Monday workshop
Monday, November 16, 2020 - 3:30pm

Zoom link will be shared with our subscribed list serve.

Adrianna Link, Ph.D., Head of Scholarly Programs, American Philosophical Society Library & Museum

Urgent Anthropology and the Archival Imperative

What does it mean to create an anthropological archive at different moments in the discipline’s history? This talk explores this question by tracing the development of the Smithsonian’s program in “urgent anthropology.” Initiated in the mid-1960s, the program began in the salvage tradition of the Institution’s Bureau of American Ethnology and set out to document and preserve the languages and lifeways of the world’s cultures for future study. Yet by the 1970s, the coalescence of a global community of anthropologists and changing ethical and professional standards within the discipline raised questions about who or what ought to be considered in need of urgent research. At the same time, growing international anxieties over the depletion of natural resources and the deleterious effects of pollution and overpopulation demanded that scientists and policymakers alike pay more attention to studies of human behavior.
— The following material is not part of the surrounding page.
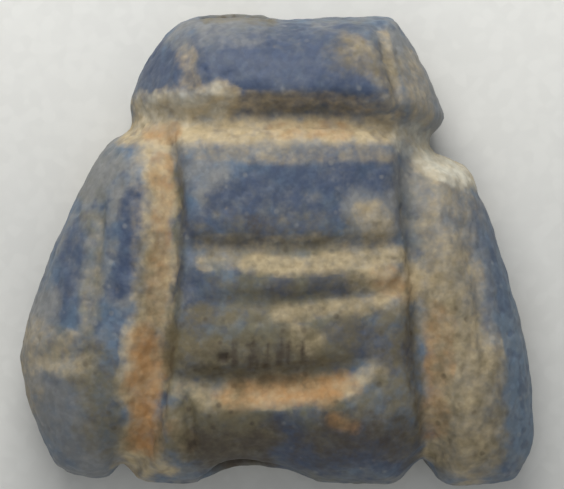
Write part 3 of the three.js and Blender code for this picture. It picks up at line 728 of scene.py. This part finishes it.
def attribute(nodes, name):
    return nodes.add("ShaderNodeAttribute", attribute_name=name).outputs["Fac"]


def shared_group(name, make):
    return bpy.data.node_groups.get(name) or make()


def blue_stone(colours):
    """Mottled blue stone, partly gone olive or grey, with sand, chalk, rust, film and soil on it, and with
    painted light in the chalk and the clear blue and painted shade in the deep blue, the film and the soil.
    """
    material, nodes, shader, place = new_material("Blue stone")
    cover_group = shared_group("Broken cover", broken_cover_group)
    speck_group = shared_group("Specks", specks_group)
    grain = place_group(nodes, shared_group("Surface grain", surface_grain_group), Vector=place)

    def cover(name, grain_size, softness, least=None):
        value = attribute(nodes, name)
        if least is not None:
            value = nodes.math("MAXIMUM", value, least)
        broken = place_group(
            nodes, cover_group, Vector=place, Cover=value, Grain=grain_size, Softness=softness)
        return broken.outputs["Mask"]

    # Bare stone: blue with olive, deeper and greyer areas, pale specks and paler worn edges; the clear blue
    # is partly painted light and the deep blue partly painted shade
    mottle = nodes.ramp(nodes.noise(place, 1.1, 3.0, 0.55), 0.35, 0.7)
    stone = nodes.mix(mottle, rgba(colours.blue), rgba(colours.grey))
    stone = nodes.mix(cover("olive", 1.6, 0.9), stone, rgba(colours.olive))
    stone = nodes.mix(cover("clear", 2.0, 0.9), stone, rgba(colours.clear))
    stone = nodes.mix(cover("blue", 2.4, 0.8), stone, rgba(colours.deep))
    spots = nodes.ramp(nodes.noise(place, 3.0, 1.0, 0.5), 0.5, 0.7)
    stone = nodes.mix(nodes.math("MULTIPLY", spots, 0.5), stone, rgba(colours.deep))
    stone = nodes.mix(cover("grey", 2.0, 0.8), stone, rgba(colours.grey))
    specks = place_group(nodes, speck_group, Vector=place, Scale=2.8, Share=0.15).outputs["Mask"]
    stone = nodes.mix(nodes.math("MULTIPLY", specks, 0.2), stone, rgba(colours.speck))
    worn = nodes.math("MULTIPLY", attribute(nodes, "worn"), 0.35)
    stone = nodes.mix(worn, stone, rgba(colours.speck))

    # Deposits: sand first, chalk and rust over it, then film, soil last; the chalk is partly painted light,
    # and the film and the soil partly painted shade
    dusty = nodes.math("MULTIPLY", attribute(nodes, "hollow"), 0.3)
    sand_grains = nodes.ramp(nodes.noise(place, 3.0, 2.0, 0.5), 0.38, 0.7)
    sand_colour = nodes.mix(sand_grains, rgba(colours.sand), rgba(colours.dark_sand))
    sand = cover("sand", 1.9, 0.8, dusty)
    colour = nodes.mix(sand, stone, sand_colour)
    colour = nodes.mix(cover("chalk_and_painted_light", 1.8, 0.85), colour, rgba(colours.chalk_and_painted_light))
    colour = nodes.mix(cover("rust", 1.7, 0.85), colour, rgba(colours.rust))
    film_and_painted_shade = cover("film_and_painted_shade", 2.2, 0.9)
    colour = nodes.mix(film_and_painted_shade, colour, rgba(colours.film_and_painted_shade))
    dark_specks = place_group(nodes, speck_group, Vector=place, Scale=2.6, Share=0.5).outputs["Mask"]
    speckled = nodes.math("MULTIPLY", dark_specks, nodes.math("MULTIPLY", film_and_painted_shade, 0.75))
    colour = nodes.mix(speckled, colour, rgba(colours.soil_and_painted_shade))
    colour = nodes.mix(cover("soil_and_painted_shade", 2.6, 0.7), colour, rgba(colours.soil_and_painted_shade))
    tint = nodes.mix(grain.outputs["Tint"], (0.92, 0.92, 0.92, 1.0), (1.08, 1.08, 1.08, 1.0))
    colour = nodes.mix(1.0, colour, tint, blend="MULTIPLY")
    nodes.join(colour, shader.inputs["Base Color"])

    # Matt all over, a little smoother where the stone is bare
    roughness = nodes.math("ADD", 0.55, nodes.math("MULTIPLY", sand, 0.35), clamp=True)
    nodes.join(roughness, shader.inputs["Roughness"])
    shader.inputs["Specular IOR Level"].default_value = 0.35
    bump = nodes.add("ShaderNodeBump")
    bump.inputs["Strength"].default_value = 0.5
    bump.inputs["Distance"].default_value = 0.03 * MM
    nodes.join(grain.outputs["Height"], bump.inputs["Height"])
    nodes.join(bump.outputs["Normal"], shader.inputs["Normal"])
    return material


def table_top(colour):
    """Plain pale table with a faint grain, and painted light falloff that makes it paler towards the head's
    end and darker towards the tail's end.
    """
    material, nodes, shader, place = new_material("Pale table")
    along = nodes.add("ShaderNodeSeparateXYZ")
    nodes.join(place, along.inputs["Vector"])
    # Painted light falloff: the table darker towards the tail's end and paler towards the head's end
    towards_head = nodes.ramp(along.outputs["Y"], -3.0, 9.0)
    painted_falloff = nodes.mix(towards_head, (0.84, 0.84, 0.84, 1.0), (1.02, 1.02, 1.02, 1.0))
    grain = place_group(
        nodes, shared_group("Surface grain", surface_grain_group), Vector=place, Coarse=0.4, Fine=3.0)
    tint = nodes.mix(grain.outputs["Tint"], (0.98, 0.98, 0.98, 1.0), (1.02, 1.02, 1.02, 1.0))
    toned = nodes.mix(1.0, rgba(colour), tint, blend="MULTIPLY")
    nodes.join(nodes.mix(1.0, toned, painted_falloff, blend="MULTIPLY"), shader.inputs["Base Color"])
    shader.inputs["Roughness"].default_value = 0.8
    return material


# Stage

# Places and sizes in metres
TABLE_SIZE = 1.6
KEY_PLACE = (-0.01, 0.062, 0.05)
KEY_SIZE = 0.055
BOUNCE_PLACE = (0.015, -0.11, 0.06)
BOUNCE_SIZE = 0.08
FILL_HEIGHT = 0.35
FILL_SIZE = 0.3

# Width of the camera's sensor, and the height of the object's widest part, both in millimetres
SENSOR_WIDTH = 36.0
GIRDLE_HEIGHT = 2.2


def add_light(name, place, size, power, colour):
    light = bpy.data.lights.new(name, "AREA")
    light.size = size
    light.energy = power
    light.color = colour
    lamp = bpy.data.objects.new(name, light)
    lamp.location = place
    lamp.rotation_euler = (-Vector(place)).to_track_quat("-Z", "Y").to_euler()
    bpy.context.scene.collection.objects.link(lamp)


class AMULET_OT_set_stage(bpy.types.Operator):
    """Lays the table and sets the light and the camera"""

    bl_idname = "amulet.set_stage"
    bl_label = "Set the stage"

    def execute(self, context):
        settings = context.scene.amulet_stage
        top = bmesh.new()
        bmesh.ops.create_grid(top, x_segments=1, y_segments=1, size=TABLE_SIZE / 2)
        mesh = bpy.data.meshes.new("Table")
        top.to_mesh(mesh)
        top.free()
        mesh.materials.append(table_top(settings.table))
        table = bpy.data.objects.new("Table", mesh)
        context.scene.collection.objects.link(table)

        add_light("Window light", KEY_PLACE, KEY_SIZE, settings.key_power, (1.0, 0.98, 0.95))
        add_light("Overhead light", (0, 0, FILL_HEIGHT), FILL_SIZE, settings.fill_power, (0.97, 0.98, 1.0))
        add_light("Bounce light", BOUNCE_PLACE, BOUNCE_SIZE, settings.bounce_power, (1.0, 0.99, 0.96))
        world = bpy.data.worlds.new("Soft surroundings")
        world.use_nodes = True
        background = world.node_tree.nodes["Background"]
        background.inputs["Color"].default_value = (0.96, 0.98, 1.0, 1.0)
        background.inputs["Strength"].default_value = settings.sky
        context.scene.world = world
        context.scene.view_settings.view_transform = "Standard"

        camera = bpy.data.objects.new("Camera", bpy.data.cameras.new("Camera"))
        camera.data.lens = settings.lens
        camera.data.sensor_width = SENSOR_WIDTH
        height = GIRDLE_HEIGHT + settings.frame_width * settings.lens / SENSOR_WIDTH
        camera.location = (settings.centre_x * MM, settings.centre_y * MM, height * MM)
        camera.data.clip_start = 0.01
        camera.data.clip_end = 2.0
        context.scene.collection.objects.link(camera)
        context.scene.camera = camera
        return {"FINISHED"}


class AMULET_PT_panel(bpy.types.Panel):
    """Lists the steps and the settings in the sidebar"""

    bl_idname = "AMULET_PT_panel"
    bl_label = "Fly amulet"
    bl_space_type = "VIEW_3D"
    bl_region_type = "UI"
    bl_category = "Fly amulet"

    def draw(self, context):
        for operator in (AMULET_OT_carve_body, AMULET_OT_set_stage):
            self.layout.operator(operator.bl_idname)
        for group in (context.scene.amulet_sizes, context.scene.amulet_colours, context.scene.amulet_stage):
            box = self.layout.box()
            for name in group.__annotations__:
                box.prop(group, name)


CLASSES = (
    AmuletSizes, AmuletColours, StageSettings, AMULET_OT_carve_body, AMULET_OT_set_stage, AMULET_PT_panel)


def register():
    for each in CLASSES:
        bpy.utils.register_class(each)
    bpy.types.Scene.amulet_sizes = bpy.props.PointerProperty(type=AmuletSizes)
    bpy.types.Scene.amulet_colours = bpy.props.PointerProperty(type=AmuletColours)
    bpy.types.Scene.amulet_stage = bpy.props.PointerProperty(type=StageSettings)


def unregister():
    del bpy.types.Scene.amulet_stage
    del bpy.types.Scene.amulet_colours
    del bpy.types.Scene.amulet_sizes
    for each in reversed(CLASSES):
        bpy.utils.unregister_class(each)


def main():
    register()
    bpy.ops.amulet.carve_body()
    bpy.ops.amulet.set_stage()


if __name__ == "__main__":
    main()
Urgent anthropology became a vehicle for responding to the crises affecting both anthropology and the environment, and inspired the creation of several interdisciplinary centers committed to assembling, storing, and mobilizing anthropological data. Reading the history of the Smithsonian’s anthropological archives in this context underscores the continued cultural and scientific value of these materials while also offering an important cautionary tale about the limits of technology and institutions in supporting archival work.